*Aim*. Repeat the listing in full. Nothing may be added or left out.

*Dataset content*.
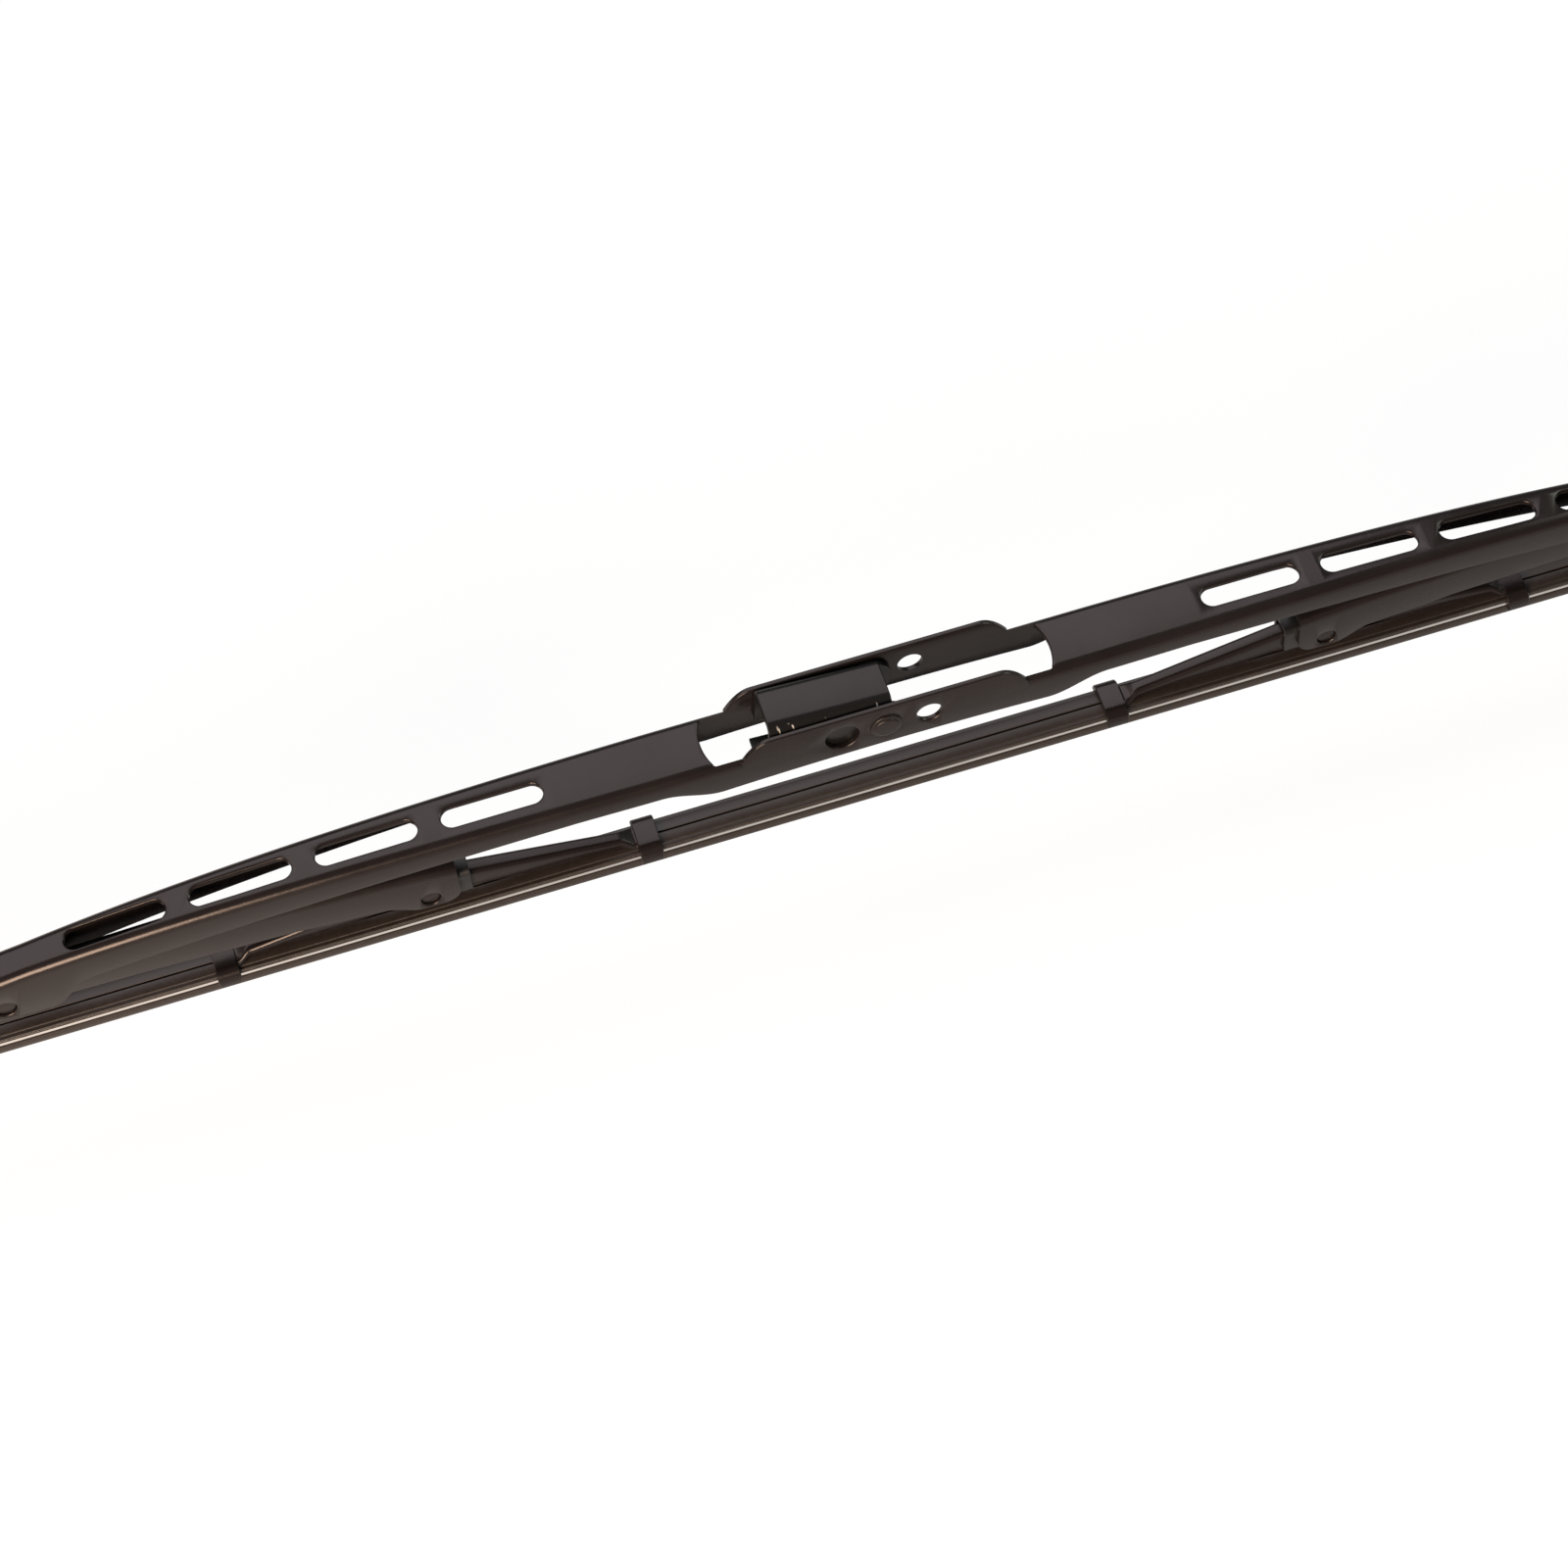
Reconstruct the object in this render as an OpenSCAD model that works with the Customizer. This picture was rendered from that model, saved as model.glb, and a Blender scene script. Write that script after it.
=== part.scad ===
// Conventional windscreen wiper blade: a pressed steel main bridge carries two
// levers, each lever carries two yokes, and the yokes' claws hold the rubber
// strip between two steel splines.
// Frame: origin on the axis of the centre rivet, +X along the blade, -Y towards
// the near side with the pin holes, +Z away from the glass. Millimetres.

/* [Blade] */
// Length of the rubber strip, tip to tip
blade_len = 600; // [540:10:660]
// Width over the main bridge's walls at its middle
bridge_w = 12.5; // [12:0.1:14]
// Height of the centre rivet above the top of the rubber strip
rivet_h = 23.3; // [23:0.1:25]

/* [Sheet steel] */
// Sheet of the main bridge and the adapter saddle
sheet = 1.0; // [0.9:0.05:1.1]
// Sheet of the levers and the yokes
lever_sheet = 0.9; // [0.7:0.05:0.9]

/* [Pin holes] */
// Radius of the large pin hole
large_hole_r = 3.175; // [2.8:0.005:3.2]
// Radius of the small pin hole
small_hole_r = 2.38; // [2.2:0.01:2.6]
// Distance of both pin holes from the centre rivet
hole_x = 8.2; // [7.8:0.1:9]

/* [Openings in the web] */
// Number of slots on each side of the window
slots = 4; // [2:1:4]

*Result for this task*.
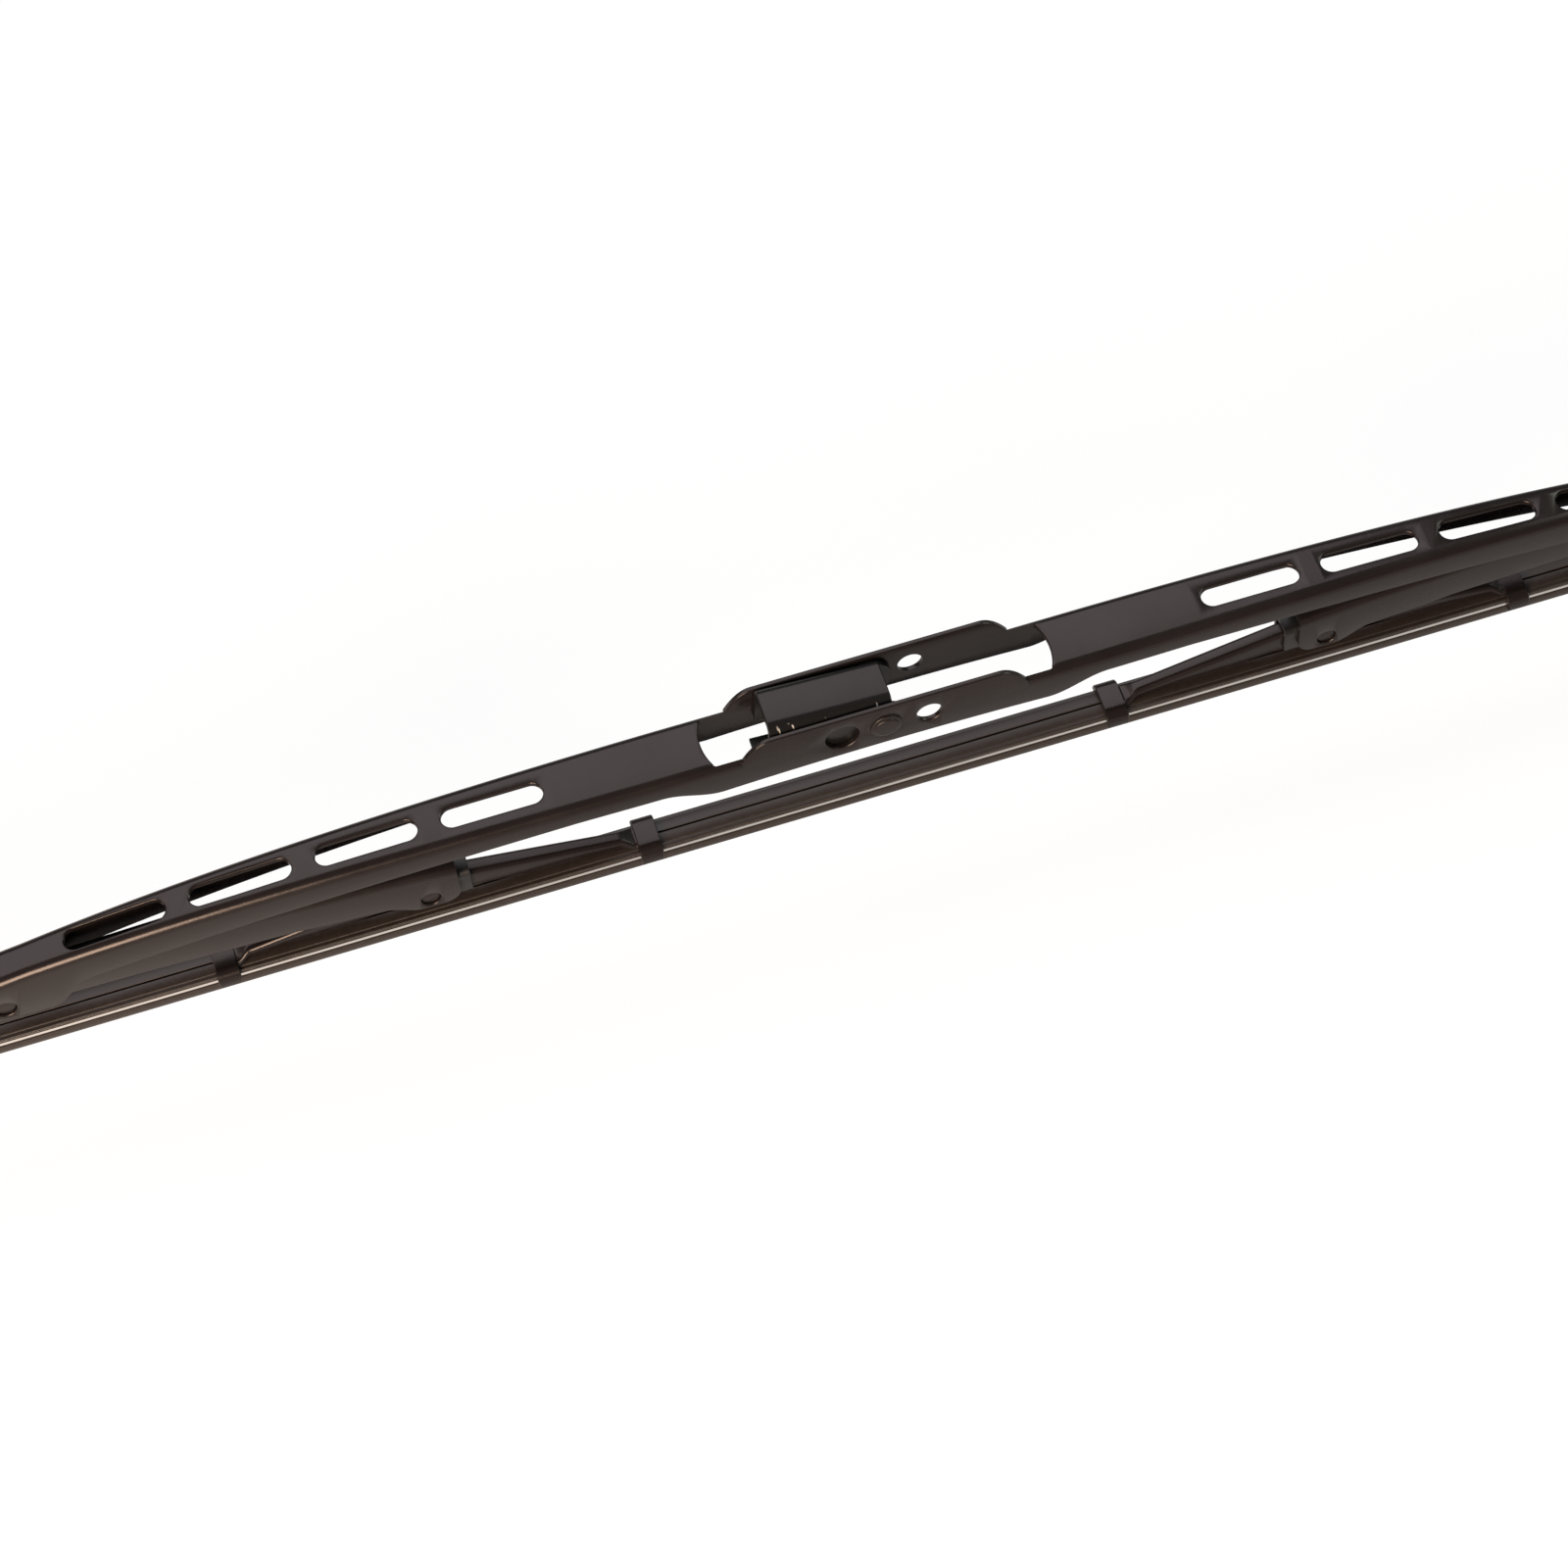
Reconstruct the object in this render as an OpenSCAD model that works with the Customizer. This picture was rendered from that model, saved as model.glb, and a Blender scene script. Write that script after it.
=== part.scad ===
// Conventional windscreen wiper blade: a pressed steel main bridge carries two
// levers, each lever carries two yokes, and the yokes' claws hold the rubber
// strip between two steel splines.
// Frame: origin on the axis of the centre rivet, +X along the blade, -Y towards
// the near side with the pin holes, +Z away from the glass. Millimetres.

/* [Blade] */
// Length of the rubber strip, tip to tip
blade_len = 600; // [540:10:660]
// Width over the main bridge's walls at its middle
bridge_w = 12.5; // [12:0.1:14]
// Height of the centre rivet above the top of the rubber strip
rivet_h = 23.3; // [23:0.1:25]

/* [Sheet steel] */
// Sheet of the main bridge and the adapter saddle
sheet = 1.0; // [0.9:0.05:1.1]
// Sheet of the levers and the yokes
lever_sheet = 0.9; // [0.7:0.05:0.9]

/* [Pin holes] */
// Radius of the large pin hole
large_hole_r = 3.175; // [2.8:0.005:3.2]
// Radius of the small pin hole
small_hole_r = 2.38; // [2.2:0.01:2.6]
// Distance of both pin holes from the centre rivet
hole_x = 8.2; // [7.8:0.1:9]

/* [Openings in the web] */
// Number of slots on each side of the window
slots = 4; // [2:1:4]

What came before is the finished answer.